Adrian Alston.

Socceroos and the Trust: New book covers Adrian’s two great careers

Adrian Alston never thought he would find a passion in life that would match the highs of his football career with the Socceroos but he found it by accident at The Disability Trust.

The Trust’s longest-serving employee has been honoured with a book about his sporting career – Noddy: The Untold Story of Adrian Alston.

A member of the famous Australian men’s squad which created history by competing at the 1974 World Cup, the book was released earlier this month to coincide with the 50-year anniversary of the team’s qualification.

Adrian was born in England in 1949 and his career brought him to Australia as a teenager in the 1960s and after making his national debut as a 20-year-old, he was an integral member of the Socceroos at the World Cup in 1974.

He scored 17 goals in 62 games for the Socceroos from 1969-77 and was signed by Luton Town in the top English competition after the World Cup before stints at Cardiff City and the Tampa Bay Rowdies.

Adrian is modest when it comes to reflecting on his sporting career and joked “it’s something for the grandkids to read” when asked about being the subject of a detailed biography.

“It’s nice for a bit of history. I’ve always been someone who’s emphasised the fact that we were a team at the Socceroos when we made the World Cup, it’s not about individuals,” he said.

“I was thrilled by the prospect of having a book written about me. I feel the book is symbolic of the achievements of an incredible bunch of players, some of whom unfortunately have left us.”

A serious knee injury curtailed his career at 29 and after trying his hand at coaching, he was at a loose end until a fateful call one night in 1987.

The person on the other end of the line was Arnie Olbrich from The Disability Trust who wanted to know if he could run a training session for an eager bunch of soccer players with intellectual disability.

“Arnie was a wonderful man who worked in the independent living program for The Trust for quite a number of years and he got my number somehow and asked would you mind giving us a training session. I said of course and from that, I said I’ll come back and have a kick-around a couple of afternoons a week.

“One day I’m looking in the paper and there was an ad that said ‘sport and rec officer at The Disability Trust’. I didn’t know I was already training with The Disability Trust, I only knew him because he’d asked me to do it.

“I applied for the job and he rung me up and said that’s us, this is it. I had to go for the interview and they employed me and from that, it’s just gone on and on.

“And then I had another career. I never thought I’d find anything I’d enjoy as much as football but luckily enough, it’s been brilliant and that’s why I’m still working now.

“I like it not because it’s me helping people, they give me a lot out of it. I just love the job, the people I’m surrounded by. I’ve made a lot of good friends.

“It’s a wonderful job and the Trust has been great to me. First class.”

The Trust has come a long way since Adrian first joined and after “getting a bit too old to be running around”, he made the switch to becoming a disability support officer more than two decades ago.

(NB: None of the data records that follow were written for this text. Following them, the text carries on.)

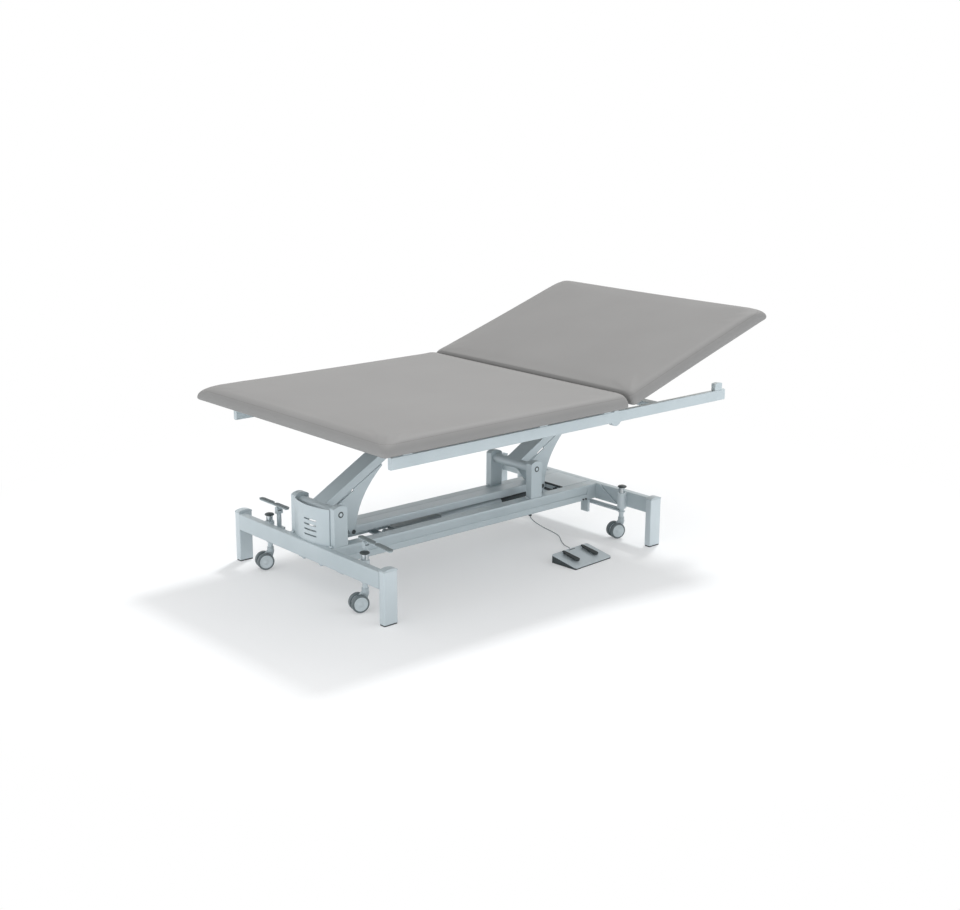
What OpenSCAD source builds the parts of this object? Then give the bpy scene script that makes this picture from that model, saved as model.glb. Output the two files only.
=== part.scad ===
// Bobath table: a wide two-section treatment table on a parallel lift.
// Foot end at -X, head end at +X, near side at -Y. The origin lies on the
// floor under the middle of the whole table, with the back section raised.

/* [Upholstery] */
// Width of both cushions
pad_w = 1200; // [900:10:1300]
// Thickness of the cushions at their edge
pad_t = 55; // [50:1:80]
// Length of the lower (seat and leg) cushion
lower_l = 1183; // [1100:1:1300]
// Length of the back cushion
back_l = 841; // [700:1:900]
// Gap between the two cushions at the hinge
pad_gap = 14; // [13:1:20]
// Width of the rolled upper edge of a cushion, from its side in to the flat top
pad_roll = 45; // [30:1:50]
// Radius of the lower edge of a cushion
pad_low_r = 10; // [6:1:14]
// Plan radius of the corners at their widest
pad_corner_r = 22; // [16:1:40]
// Plan radius of the corners where the top starts
pad_top_corner_r = 110; // [70:1:140]
// How far the sides are drawn in between their corners
pad_draw = 4; // [1:0.5:8]
// Rise of the crown above the upper edge
pad_crown = 5; // [2:1:12]
// How far the lower cushion overhangs the foot end of the rails
pad_overhang = 109; // [60:1:140]
// Thickness of the plywood boards
board_t = 12; // [9:1:15]
// How far the boards stop short of the cushion's outline
board_inset = 40; // [30:1:60]
// Raised angle of the back section
back_angle = 18; // [0:1:45]

/* [Base frame] */
// Overall width of the base
base_w = 960; // [880:5:1100]
// Height of the base beams
beam_h = 65; // [50:1:75]
// Thickness of the end beams
end_beam_t = 30; // [25:1:40]
// Height of the underside of the beams above the floor
beam_z = 131; // [120:1:150]
// Thickness of the long spine beams
spine_t = 50; // [40:1:54]
// Distance between the outer faces of the spine beams
spine_w = 284; // [276:1:300]
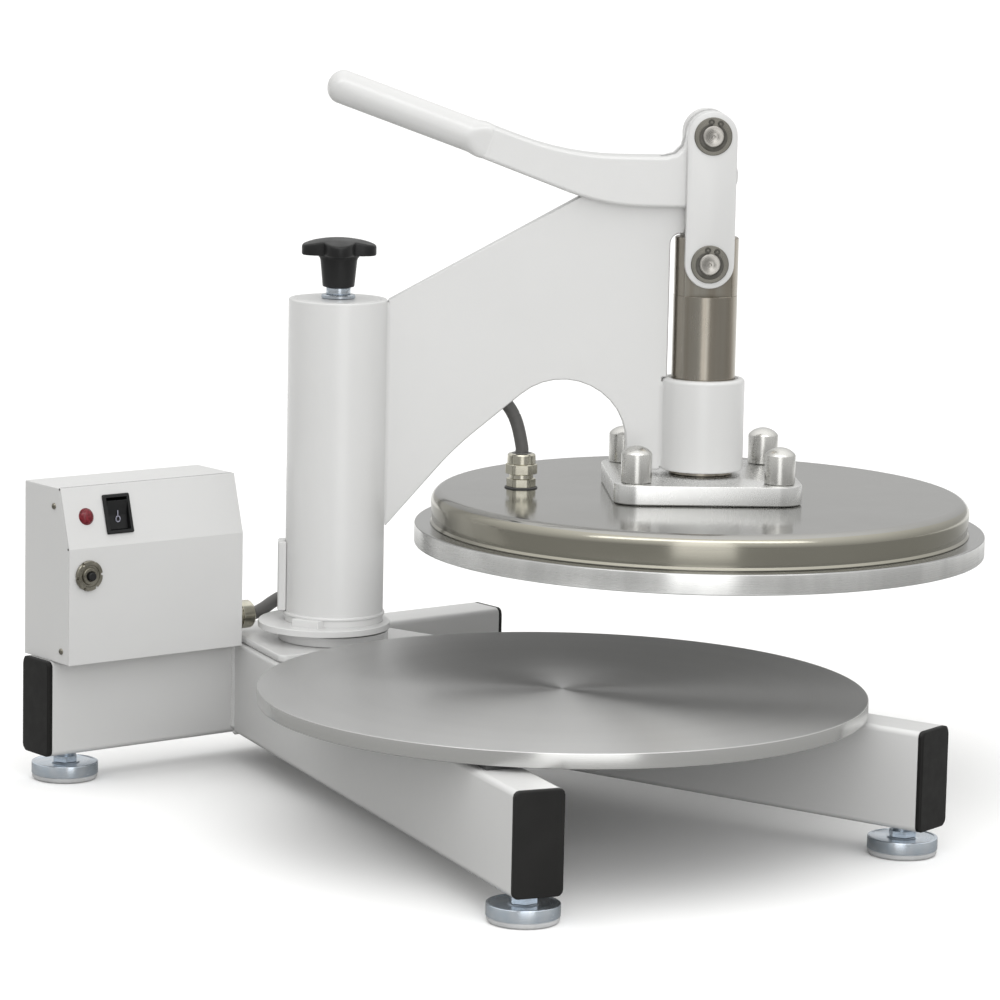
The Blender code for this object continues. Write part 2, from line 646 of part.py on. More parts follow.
def build_frame(looks, root):
    """Cross tube, two splayed legs, their caps and the four feet."""
    cap_seat = CAP_THICKNESS + TOUCH_GAP
    cross = beam(
        "cross_tube", -CROSS_LEFT_REACH + cap_seat, 0, CROSS_RIGHT_REACH - cap_seat,
        looks["paint"], root, (0, CROSS_SETBACK, TUBE_LIFT), (0, 0, 0))
    middle = TUBE_LIFT + TUBE_HEIGHT / 2
    end_cap("cap_cross_left", looks["black"], root,
            (-CROSS_LEFT_REACH, CROSS_SETBACK, middle), (0, 0, math.pi))
    end_cap("cap_cross_right", looks["black"], root, (CROSS_RIGHT_REACH, CROSS_SETBACK, middle), (0, 0, 0))
    cross_feet = {
        "cross_left": -CROSS_LEFT_REACH + FOOT_INSET_CROSS,
        "cross_right": CROSS_RIGHT_REACH - FOOT_INSET_CROSS,
    }
    for name, x in cross_feet.items():
        foot(name, looks, root, (x, CROSS_SETBACK))
        stem_hole(cross, name, looks, root, (x, CROSS_SETBACK))
    for side, name in ((-1, "left"), (1, "right")):
        build_leg(looks, root, side, name)


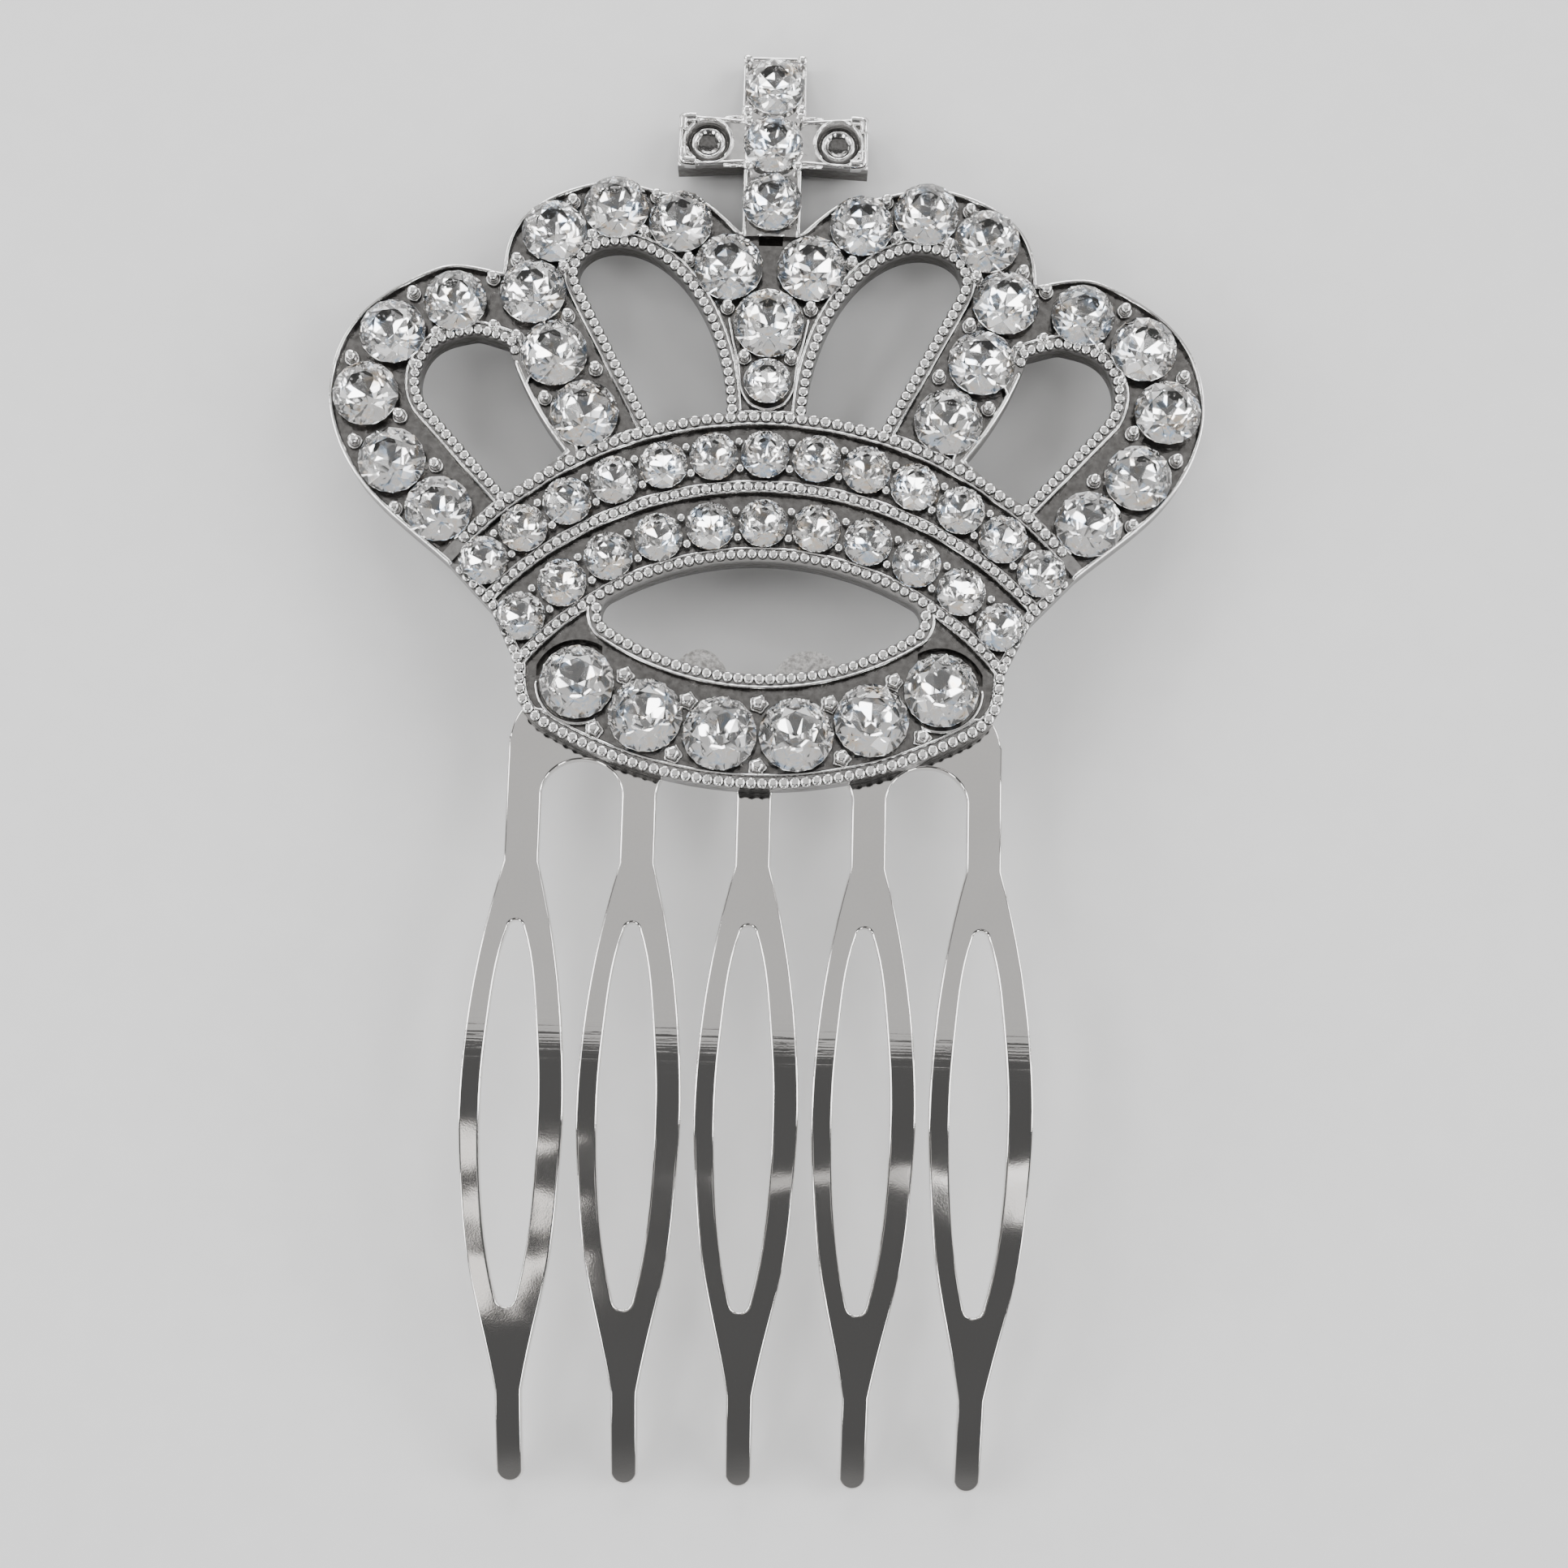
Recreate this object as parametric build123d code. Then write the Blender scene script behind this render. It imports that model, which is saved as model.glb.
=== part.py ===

“When I first started it was mainly sport and rec staff, there was only six employees,” he recalled.

“We ran the indoor soccer program. I played alongside the guys, we didn’t play in a disability comp, we played in open competition at the indoor centres and we did really well. Five of them ended up representing Australia at the Paralympics in Barcelona in 1992 and I’m still working with one of them, Stephen Choat, who’s a lovely man that I’ve worked with since day one.

“As long as I’m feeling alright, I’m going to keep doing this job. It’s kept me fairly young, I reckon.”

Noddy: The Untold Story Of Adrian Alston, by Philip Micallef, is available from all good bookstores, Fair Play Publishing, and online for $32.99 as a paperback, and also as an e-book.